> **Your objective**
Every line below is to be quoted exactly, with nothing added or dropped.

▼

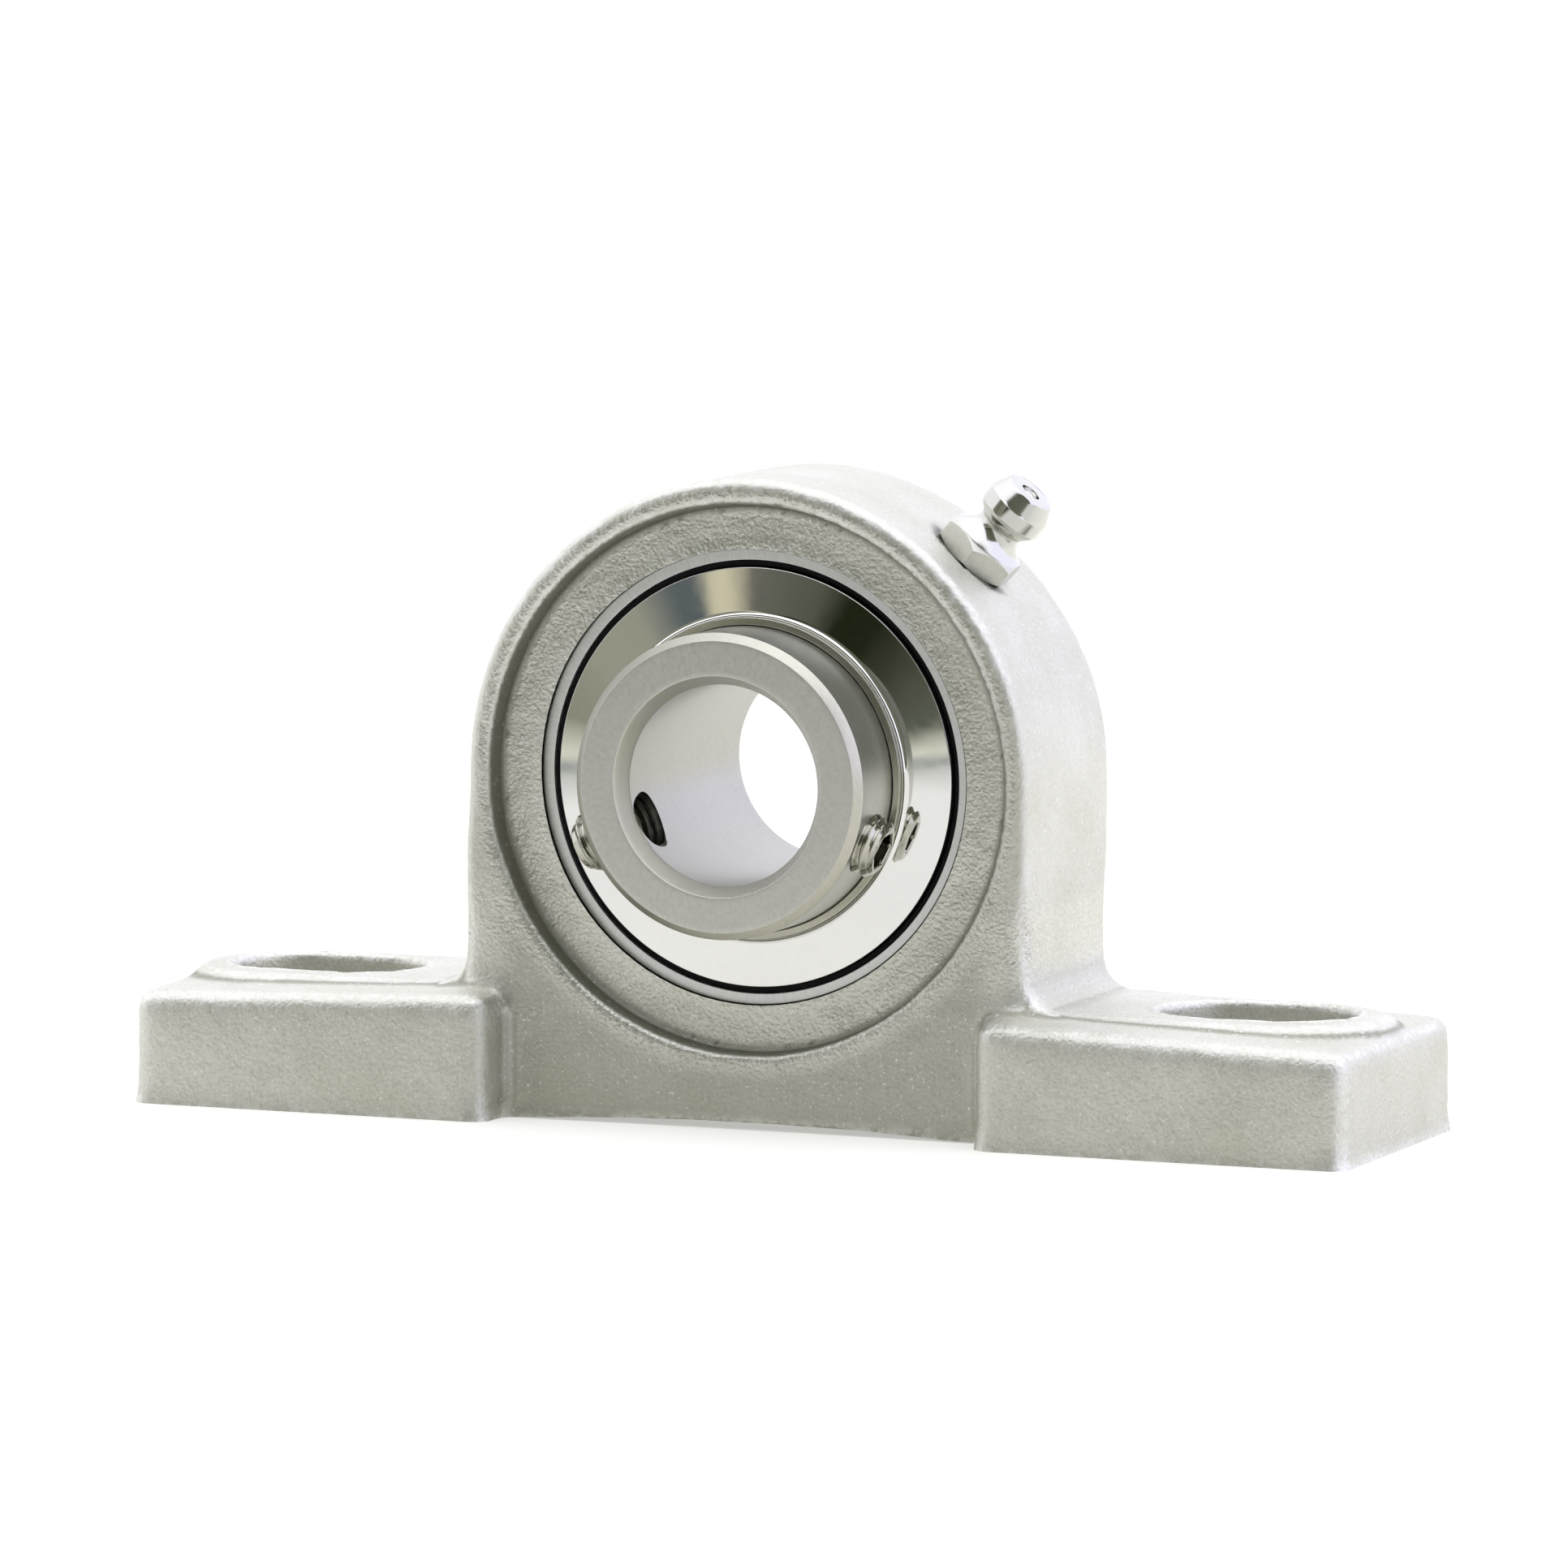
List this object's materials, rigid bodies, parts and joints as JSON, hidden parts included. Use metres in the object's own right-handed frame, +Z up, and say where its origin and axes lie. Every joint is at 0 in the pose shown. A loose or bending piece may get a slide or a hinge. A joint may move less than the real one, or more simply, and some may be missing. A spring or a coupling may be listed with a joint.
{
  "type": "pillow block bearing",
  "caption": "Cast two-bolt pillow block with a self-aligning insert ball bearing, set screws and a grease fitting, to carry the end of a turning shaft.",
  "frame": {"origin": "on the mounting plane, midway between the bolt slots and straight below the shaft axis", "axes": "+X along the base, +Y along the shaft bore and away from the set-screw side, +Z up from the mounting plane"},
  "size_m": [0.1234, 0.0345, 0.0621],
  "materials": {
    "cast_steel": "cast and shot-blasted, fine grain",
    "ground_steel": "ground, satin",
    "flinger_sheet": "pressed and polished",
    "bright_fitting": "turned and polished",
    "screw_steel": "rolled thread, bright",
    "ball_steel": "polished",
    "spring_wire": "drawn wire",
    "seal_steel": "pressed",
    "cage_sheet": "pressed",
    "seal_rubber": "matt moulded"
  },
  "bodies": {
    "housing": {"housing": "cast_steel", "grease_fitting": "bright_fitting", "grease_spring": "spring_wire"},
    "check_ball": {"grease_check_ball": "ball_steel"},
    "insert": {"outer_ring": "ground_steel", "front_seal_core": "seal_steel", "front_seal_lip": "seal_rubber", "back_seal_core": "seal_steel", "back_seal_lip": "seal_rubber"},
    "inner": {"inner_ring": "ground_steel", "front_flinger": "flinger_sheet", "back_flinger": "flinger_sheet"},
    "cage": {"cage_front": "cage_sheet", "cage_back": "cage_sheet", "cage_rivets": "cage_sheet"},
    "screw_left": {"set_screw_left": "screw_steel"},
    "screw_right": {"set_screw_right": "screw_steel"},
    "ball_1": {"ball_1": "ball_steel"},
    "ball_2": {"ball_2": "ball_steel"},
    "ball_3": {"ball_3": "ball_steel"},
    "ball_4": {"ball_4": "ball_steel"},
    "ball_5": {"ball_5": "ball_steel"},
    "ball_6": {"ball_6": "ball_steel"},
    "ball_7": {"ball_7": "ball_steel"},
    "ball_8": {"ball_8": "ball_steel"}
  },
  "joints": [
    {"name": "insert_tilt", "type": "hinge", "parent": "housing", "child": "insert", "pos_m": [0, 0, 0.0333], "axis": [1, 0, 0], "range_deg": [-2, 2]},
    {"name": "shaft_spin", "type": "hinge", "parent": "insert", "child": "inner", "pos_m": [0, 0, 0.0333], "axis": [0, 1, 0], "continuous": true},
    {"name": "cage_turn", "type": "hinge", "parent": "insert", "child": "cage", "pos_m": [0, 0, 0.0333], "axis": [0, 1, 0], "continuous": true},
    {"name": "ball_1_spin", "type": "hinge", "parent": "cage", "child": "ball_1", "pos_m": [0.01547, 0, 0.03971], "axis": [0, 1, 0], "continuous": true},
    {"name": "ball_2_spin", "type": "hinge", "parent": "cage", "child": "ball_2", "pos_m": [0.00641, 0, 0.04877], "axis": [0, 1, 0], "continuous": true},
    {"name": "ball_3_spin", "type": "hinge", "parent": "cage", "child": "ball_3", "pos_m": [-0.00641, 0, 0.04877], "axis": [0, 1, 0], "continuous": true},
    {"name": "ball_4_spin", "type": "hinge", "parent": "cage", "child": "ball_4", "pos_m": [-0.01547, 0, 0.03971], "axis": [0, 1, 0], "continuous": true},
    {"name": "ball_5_spin", "type": "hinge", "parent": "cage", "child": "ball_5", "pos_m": [-0.01547, 0, 0.02689], "axis": [0, 1, 0], "continuous": true},
    {"name": "ball_6_spin", "type": "hinge", "parent": "cage", "child": "ball_6", "pos_m": [-0.00641, 0, 0.01783], "axis": [0, 1, 0], "continuous": true},
    {"name": "ball_7_spin", "type": "hinge", "parent": "cage", "child": "ball_7", "pos_m": [0.00641, 0, 0.01783], "axis": [0, 1, 0], "continuous": true},
    {"name": "ball_8_spin", "type": "hinge", "parent": "cage", "child": "ball_8", "pos_m": [0.01547, 0, 0.02689], "axis": [0, 1, 0], "continuous": true},
    {"name": "screw_left_travel", "type": "slide", "parent": "inner", "child": "screw_left", "axis": [0.915, 0, 0.4035], "range_m": [-0.00181, 0.00091]},
    {"name": "screw_right_travel", "type": "slide", "parent": "inner", "child": "screw_right", "axis": [-0.9323, 0, 0.3616], "range_m": [-0.00181, 0.00091]},
    {"name": "check_ball_press", "type": "slide", "parent": "housing", "child": "check_ball", "axis": [-0.6691, 0, -0.7431], "range_m": [0, 0.001], "stiffness_N_per_m": 300, "springref_m": -0.001, "deforming": ["grease_spring"]}
  ],
  "couplings": [
    {"joint": "cage_turn", "follows": "shaft_spin", "ratio": 0.38152},
    {"joint": "ball_1_spin", "follows": "shaft_spin", "ratio": -1.9916},
    {"joint": "ball_2_spin", "follows": "shaft_spin", "ratio": -1.9916},
    {"joint": "ball_3_spin", "follows": "shaft_spin", "ratio": -1.9916},
    {"joint": "ball_4_spin", "follows": "shaft_spin", "ratio": -1.9916},
    {"joint": "ball_5_spin", "follows": "shaft_spin", "ratio": -1.9916},
    {"joint": "ball_6_spin", "follows": "shaft_spin", "ratio": -1.9916},
    {"joint": "ball_7_spin", "follows": "shaft_spin", "ratio": -1.9916},
    {"joint": "ball_8_spin", "follows": "shaft_spin", "ratio": -1.9916}
  ]
}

▲

> **Final answer**
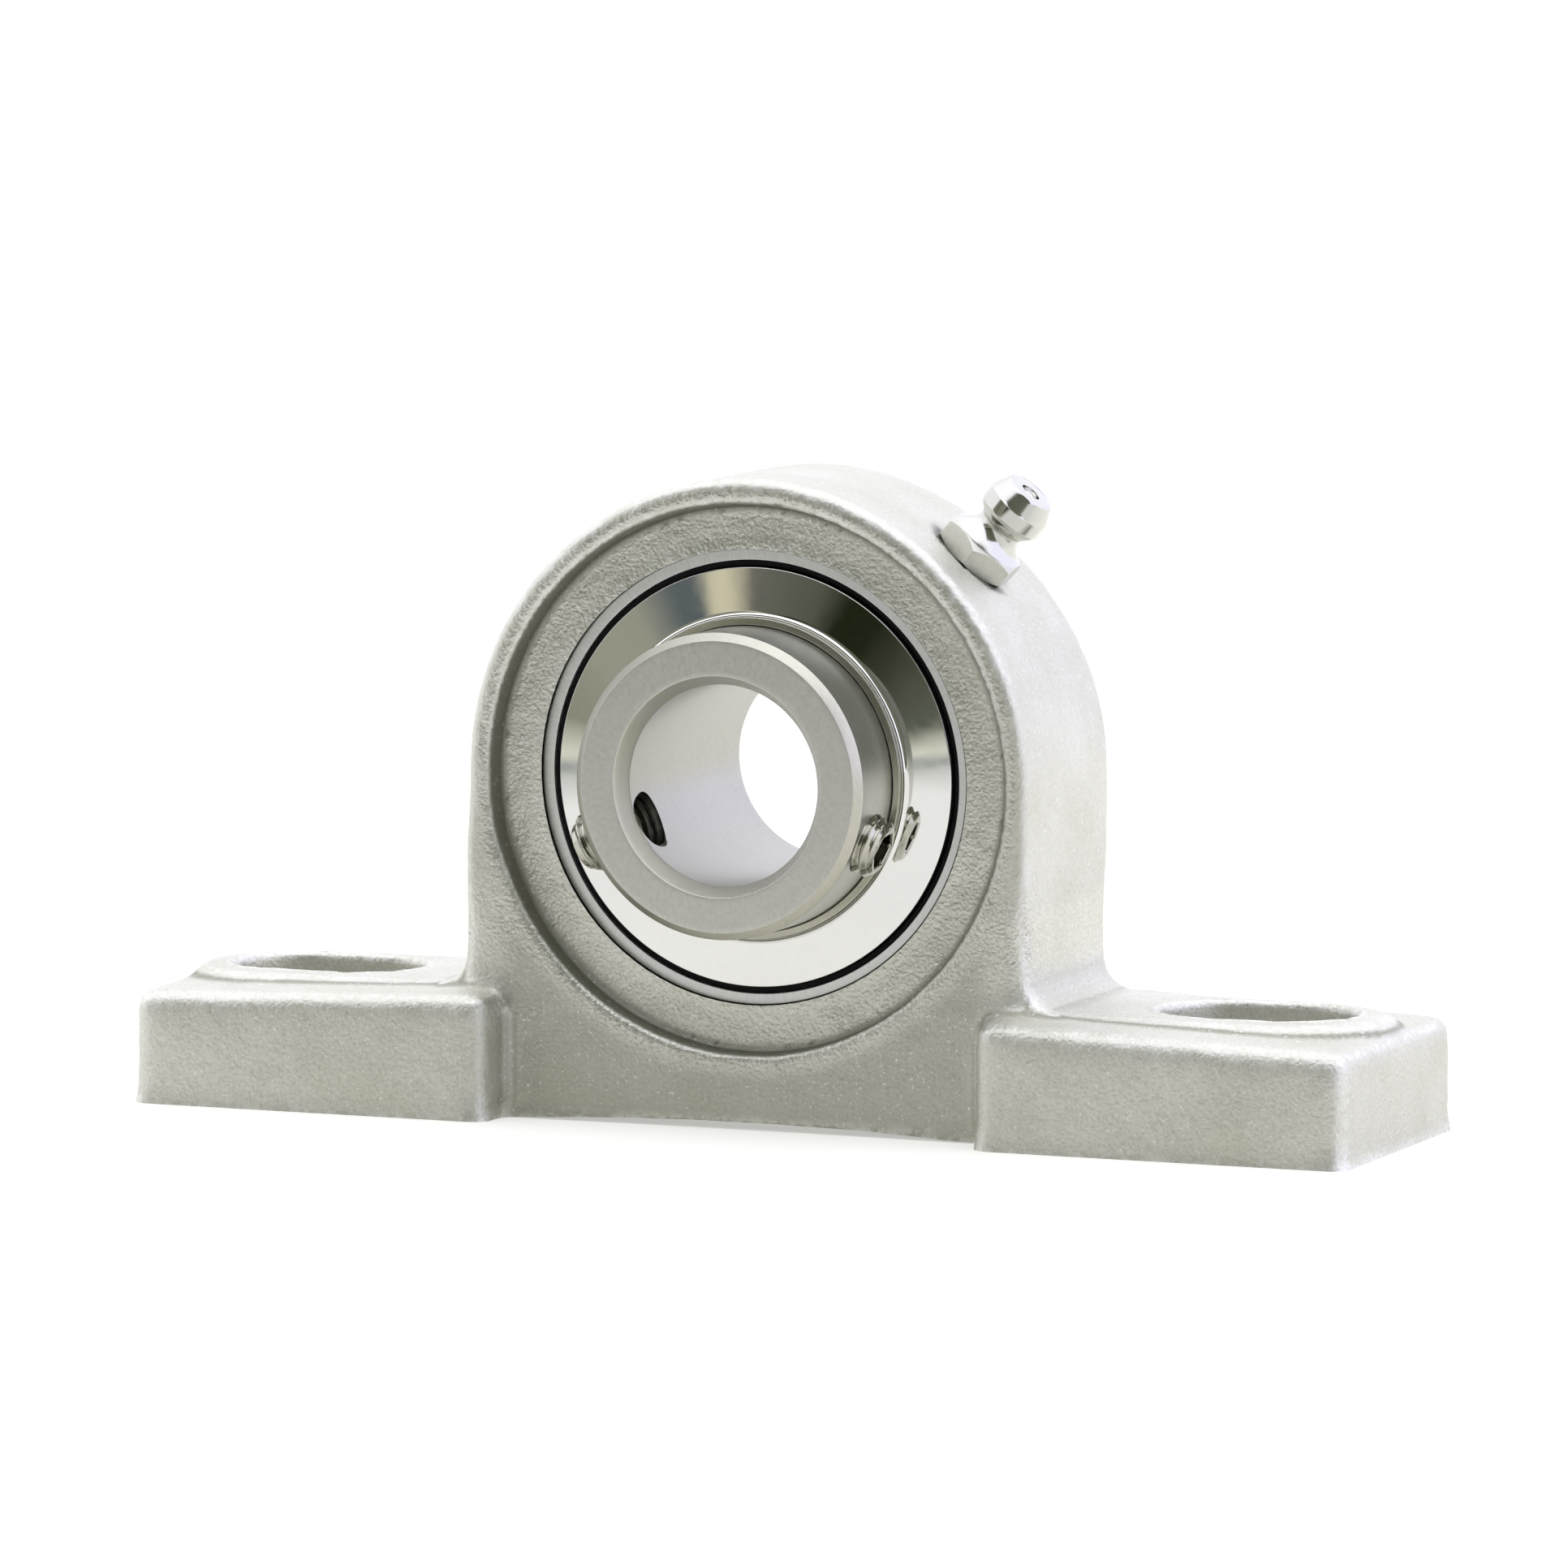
List this object's materials, rigid bodies, parts and joints as JSON, hidden parts included. Use metres in the object's own right-handed frame, +Z up, and say where its origin and axes lie. Every joint is at 0 in the pose shown. A loose or bending piece may get a slide or a hinge. A joint may move less than the real one, or more simply, and some may be missing. A spring or a coupling may be listed with a joint.
{
  "type": "pillow block bearing",
  "caption": "Cast two-bolt pillow block with a self-aligning insert ball bearing, set screws and a grease fitting, to carry the end of a turning shaft.",
  "frame": {"origin": "on the mounting plane, midway between the bolt slots and straight below the shaft axis", "axes": "+X along the base, +Y along the shaft bore and away from the set-screw side, +Z up from the mounting plane"},
  "size_m": [0.1234, 0.0345, 0.0621],
  "materials": {
    "cast_steel": "cast and shot-blasted, fine grain",
    "ground_steel": "ground, satin",
    "flinger_sheet": "pressed and polished",
    "bright_fitting": "turned and polished",
    "screw_steel": "rolled thread, bright",
    "ball_steel": "polished",
    "spring_wire": "drawn wire",
    "seal_steel": "pressed",
    "cage_sheet": "pressed",
    "seal_rubber": "matt moulded"
  },
  "bodies": {
    "housing": {"housing": "cast_steel", "grease_fitting": "bright_fitting", "grease_spring": "spring_wire"},
    "check_ball": {"grease_check_ball": "ball_steel"},
    "insert": {"outer_ring": "ground_steel", "front_seal_core": "seal_steel", "front_seal_lip": "seal_rubber", "back_seal_core": "seal_steel", "back_seal_lip": "seal_rubber"},
    "inner": {"inner_ring": "ground_steel", "front_flinger": "flinger_sheet", "back_flinger": "flinger_sheet"},
    "cage": {"cage_front": "cage_sheet", "cage_back": "cage_sheet", "cage_rivets": "cage_sheet"},
    "screw_left": {"set_screw_left": "screw_steel"},
    "screw_right": {"set_screw_right": "screw_steel"},
    "ball_1": {"ball_1": "ball_steel"},
    "ball_2": {"ball_2": "ball_steel"},
    "ball_3": {"ball_3": "ball_steel"},
    "ball_4": {"ball_4": "ball_steel"},
    "ball_5": {"ball_5": "ball_steel"},
    "ball_6": {"ball_6": "ball_steel"},
    "ball_7": {"ball_7": "ball_steel"},
    "ball_8": {"ball_8": "ball_steel"}
  },
  "joints": [
    {"name": "insert_tilt", "type": "hinge", "parent": "housing", "child": "insert", "pos_m": [0, 0, 0.0333], "axis": [1, 0, 0], "range_deg": [-2, 2]},
    {"name": "shaft_spin", "type": "hinge", "parent": "insert", "child": "inner", "pos_m": [0, 0, 0.0333], "axis": [0, 1, 0], "continuous": true},
    {"name": "cage_turn", "type": "hinge", "parent": "insert", "child": "cage", "pos_m": [0, 0, 0.0333], "axis": [0, 1, 0], "continuous": true},
    {"name": "ball_1_spin", "type": "hinge", "parent": "cage", "child": "ball_1", "pos_m": [0.01547, 0, 0.03971], "axis": [0, 1, 0], "continuous": true},
    {"name": "ball_2_spin", "type": "hinge", "parent": "cage", "child": "ball_2", "pos_m": [0.00641, 0, 0.04877], "axis": [0, 1, 0], "continuous": true},
    {"name": "ball_3_spin", "type": "hinge", "parent": "cage", "child": "ball_3", "pos_m": [-0.00641, 0, 0.04877], "axis": [0, 1, 0], "continuous": true},
    {"name": "ball_4_spin", "type": "hinge", "parent": "cage", "child": "ball_4", "pos_m": [-0.01547, 0, 0.03971], "axis": [0, 1, 0], "continuous": true},
    {"name": "ball_5_spin", "type": "hinge", "parent": "cage", "child": "ball_5", "pos_m": [-0.01547, 0, 0.02689], "axis": [0, 1, 0], "continuous": true},
    {"name": "ball_6_spin", "type": "hinge", "parent": "cage", "child": "ball_6", "pos_m": [-0.00641, 0, 0.01783], "axis": [0, 1, 0], "continuous": true},
    {"name": "ball_7_spin", "type": "hinge", "parent": "cage", "child": "ball_7", "pos_m": [0.00641, 0, 0.01783], "axis": [0, 1, 0], "continuous": true},
    {"name": "ball_8_spin", "type": "hinge", "parent": "cage", "child": "ball_8", "pos_m": [0.01547, 0, 0.02689], "axis": [0, 1, 0], "continuous": true},
    {"name": "screw_left_travel", "type": "slide", "parent": "inner", "child": "screw_left", "axis": [0.915, 0, 0.4035], "range_m": [-0.00181, 0.00091]},
    {"name": "screw_right_travel", "type": "slide", "parent": "inner", "child": "screw_right", "axis": [-0.9323, 0, 0.3616], "range_m": [-0.00181, 0.00091]},
    {"name": "check_ball_press", "type": "slide", "parent": "housing", "child": "check_ball", "axis": [-0.6691, 0, -0.7431], "range_m": [0, 0.001], "stiffness_N_per_m": 300, "springref_m": -0.001, "deforming": ["grease_spring"]}
  ],
  "couplings": [
    {"joint": "cage_turn", "follows": "shaft_spin", "ratio": 0.38152},
    {"joint": "ball_1_spin", "follows": "shaft_spin", "ratio": -1.9916},
    {"joint": "ball_2_spin", "follows": "shaft_spin", "ratio": -1.9916},
    {"joint": "ball_3_spin", "follows": "shaft_spin", "ratio": -1.9916},
    {"joint": "ball_4_spin", "follows": "shaft_spin", "ratio": -1.9916},
    {"joint": "ball_5_spin", "follows": "shaft_spin", "ratio": -1.9916},
    {"joint": "ball_6_spin", "follows": "shaft_spin", "ratio": -1.9916},
    {"joint": "ball_7_spin", "follows": "shaft_spin", "ratio": -1.9916},
    {"joint": "ball_8_spin", "follows": "shaft_spin", "ratio": -1.9916}
  ]
}